## Start

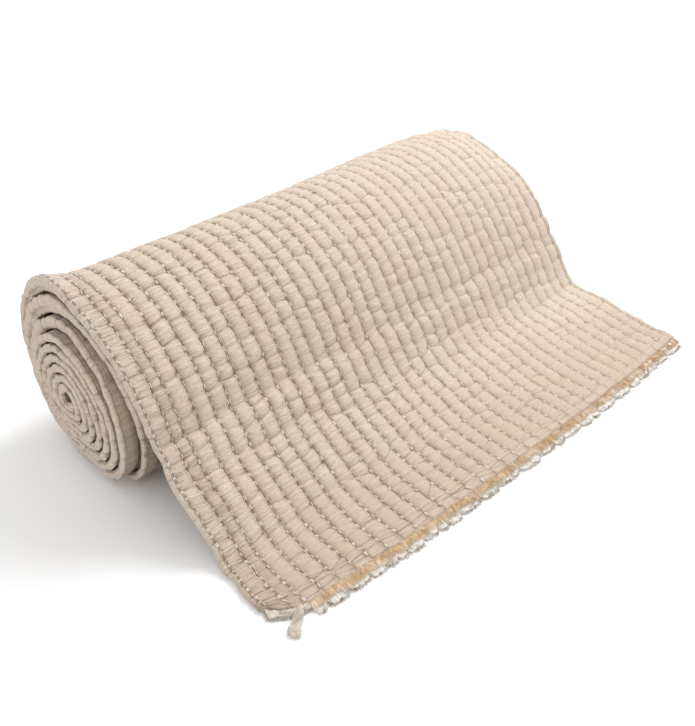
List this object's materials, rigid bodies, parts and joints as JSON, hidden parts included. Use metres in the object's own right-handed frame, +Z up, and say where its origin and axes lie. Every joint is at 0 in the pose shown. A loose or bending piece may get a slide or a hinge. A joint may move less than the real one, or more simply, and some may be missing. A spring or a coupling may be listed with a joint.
{
  "type": "rolled quilted bedspread",
  "caption": "Channel-quilted cotton bedspread wound into a roll, with its frayed loose end draped down the front and out along the floor.",
  "frame": {"origin": "middle of the flat spot on the floor that the roll stands on, halfway along the roll", "axes": "+X along the roll, -Y towards the loose end lying on the floor in front of it, +Z up"},
  "size_m": [0.7234, 0.5092, 0.2343],
  "materials": {
    "beige_cotton": "matte",
    "tan_scrim": "matte",
    "white_wadding": "matte"
  },
  "bodies": {
    "root": {"quilted_cloth": "beige_cotton", "tan_scrim_edge": "tan_scrim", "wadding_tufts": "white_wadding", "corner_tail": "white_wadding"}
  },
  "joints": []
}
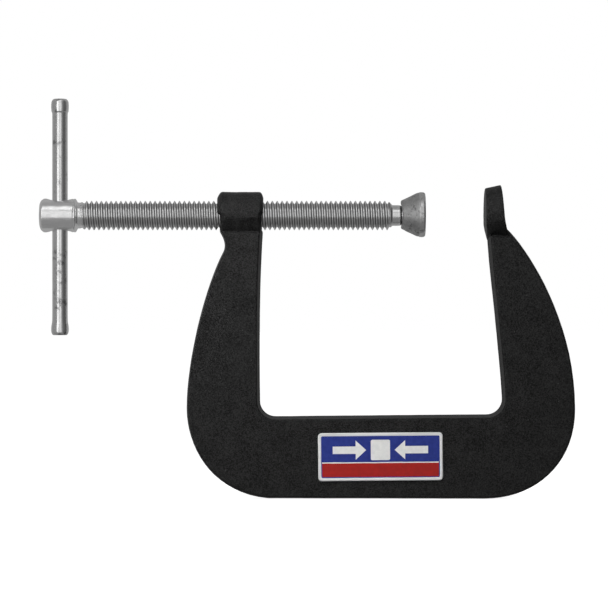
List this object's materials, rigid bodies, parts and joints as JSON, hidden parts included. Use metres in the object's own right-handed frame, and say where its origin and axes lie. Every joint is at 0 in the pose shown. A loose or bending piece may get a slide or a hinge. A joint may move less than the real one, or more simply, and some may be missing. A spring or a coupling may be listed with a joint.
{
  "type": "c clamp",
  "caption": "Deep-throat C clamp: a forged frame with a threaded boss, a screw with a sliding tommy bar, and a swivel pad facing a round anvil.",
  "frame": {"origin": "centre of the anvil's face, on the screw's axis", "axes": "+X from the screw's head to the anvil, along the screw; +Z from the spine to the screw; -Y out of the labelled side"},
  "size_m": [0.174, 0.0198, 0.1299],
  "materials": {
    "black_coating": "fine-textured satin black powder coat",
    "zinc_steel": "bright zinc plate on turned and rolled steel",
    "pad_steel": "matte zinc plate on cold-formed steel",
    "label_foil": "printed foil, satin"
  },
  "bodies": {
    "frame": {"clamp_frame": "black_coating", "label_plate": "label_foil"},
    "ball": {"ball_tip": "zinc_steel"},
    "spindle": {"screw_spindle": "zinc_steel"},
    "bar": {"tommy_bar": "zinc_steel"},
    "pad": {"swivel_pad": "pad_steel"}
  },
  "joints": [
    {"name": "screw_feed", "type": "slide", "parent": "frame", "child": "ball", "axis": [1, 0, 0], "range_m": [-0.0434, 0.0178]},
    {"name": "screw_turn", "type": "hinge", "parent": "ball", "child": "spindle", "pos_m": [-0.025, 0, 0], "axis": [1, 0, 0], "range_deg": [-9840, 4030]},
    {"name": "bar_slide", "type": "slide", "parent": "spindle", "child": "bar", "axis": [0, 0, 1], "range_m": [-0.0278, 0.0288]},
    {"name": "pad_tilt", "type": "hinge", "parent": "ball", "child": "pad", "pos_m": [-0.025, 0, 0], "axis": [0, 1, 0], "range_deg": [-8, 8]}
  ],
  "couplings": [
    {"joint": "screw_feed", "follows": "screw_turn", "m_per_rad": 0.00025266}
  ]
}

## End

Work to do :: Produce an exact copy of the whole listing.

The response ::
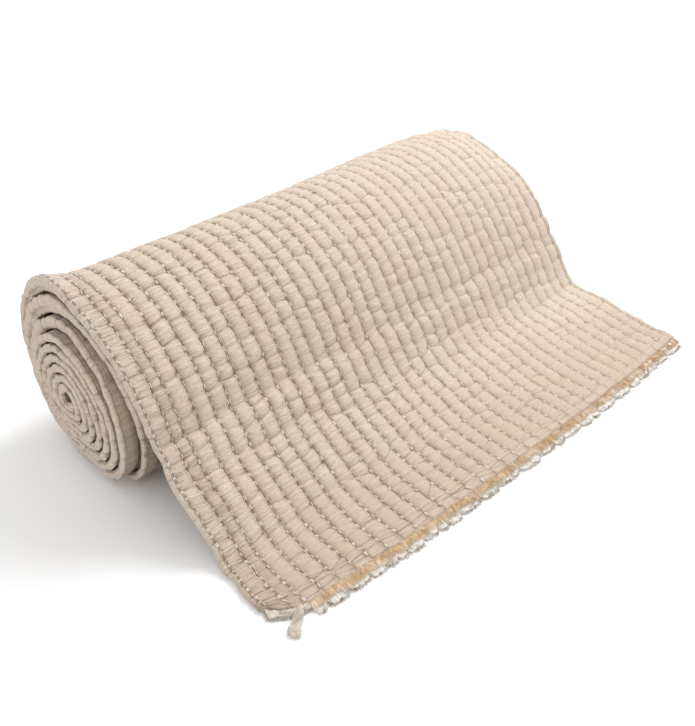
List this object's materials, rigid bodies, parts and joints as JSON, hidden parts included. Use metres in the object's own right-handed frame, +Z up, and say where its origin and axes lie. Every joint is at 0 in the pose shown. A loose or bending piece may get a slide or a hinge. A joint may move less than the real one, or more simply, and some may be missing. A spring or a coupling may be listed with a joint.
{
  "type": "rolled quilted bedspread",
  "caption": "Channel-quilted cotton bedspread wound into a roll, with its frayed loose end draped down the front and out along the floor.",
  "frame": {"origin": "middle of the flat spot on the floor that the roll stands on, halfway along the roll", "axes": "+X along the roll, -Y towards the loose end lying on the floor in front of it, +Z up"},
  "size_m": [0.7234, 0.5092, 0.2343],
  "materials": {
    "beige_cotton": "matte",
    "tan_scrim": "matte",
    "white_wadding": "matte"
  },
  "bodies": {
    "root": {"quilted_cloth": "beige_cotton", "tan_scrim_edge": "tan_scrim", "wadding_tufts": "white_wadding", "corner_tail": "white_wadding"}
  },
  "joints": []
}
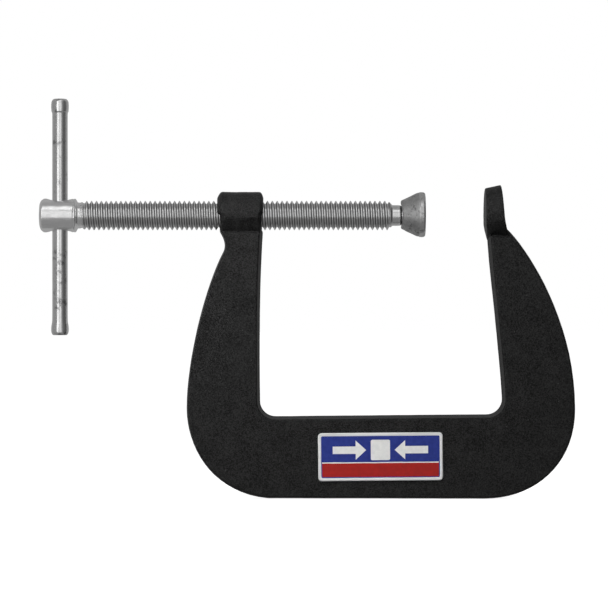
List this object's materials, rigid bodies, parts and joints as JSON, hidden parts included. Use metres in the object's own right-handed frame, and say where its origin and axes lie. Every joint is at 0 in the pose shown. A loose or bending piece may get a slide or a hinge. A joint may move less than the real one, or more simply, and some may be missing. A spring or a coupling may be listed with a joint.
{
  "type": "c clamp",
  "caption": "Deep-throat C clamp: a forged frame with a threaded boss, a screw with a sliding tommy bar, and a swivel pad facing a round anvil.",
  "frame": {"origin": "centre of the anvil's face, on the screw's axis", "axes": "+X from the screw's head to the anvil, along the screw; +Z from the spine to the screw; -Y out of the labelled side"},
  "size_m": [0.174, 0.0198, 0.1299],
  "materials": {
    "black_coating": "fine-textured satin black powder coat",
    "zinc_steel": "bright zinc plate on turned and rolled steel",
    "pad_steel": "matte zinc plate on cold-formed steel",
    "label_foil": "printed foil, satin"
  },
  "bodies": {
    "frame": {"clamp_frame": "black_coating", "label_plate": "label_foil"},
    "ball": {"ball_tip": "zinc_steel"},
    "spindle": {"screw_spindle": "zinc_steel"},
    "bar": {"tommy_bar": "zinc_steel"},
    "pad": {"swivel_pad": "pad_steel"}
  },
  "joints": [
    {"name": "screw_feed", "type": "slide", "parent": "frame", "child": "ball", "axis": [1, 0, 0], "range_m": [-0.0434, 0.0178]},
    {"name": "screw_turn", "type": "hinge", "parent": "ball", "child": "spindle", "pos_m": [-0.025, 0, 0], "axis": [1, 0, 0], "range_deg": [-9840, 4030]},
    {"name": "bar_slide", "type": "slide", "parent": "spindle", "child": "bar", "axis": [0, 0, 1], "range_m": [-0.0278, 0.0288]},
    {"name": "pad_tilt", "type": "hinge", "parent": "ball", "child": "pad", "pos_m": [-0.025, 0, 0], "axis": [0, 1, 0], "range_deg": [-8, 8]}
  ],
  "couplings": [
    {"joint": "screw_feed", "follows": "screw_turn", "m_per_rad": 0.00025266}
  ]
}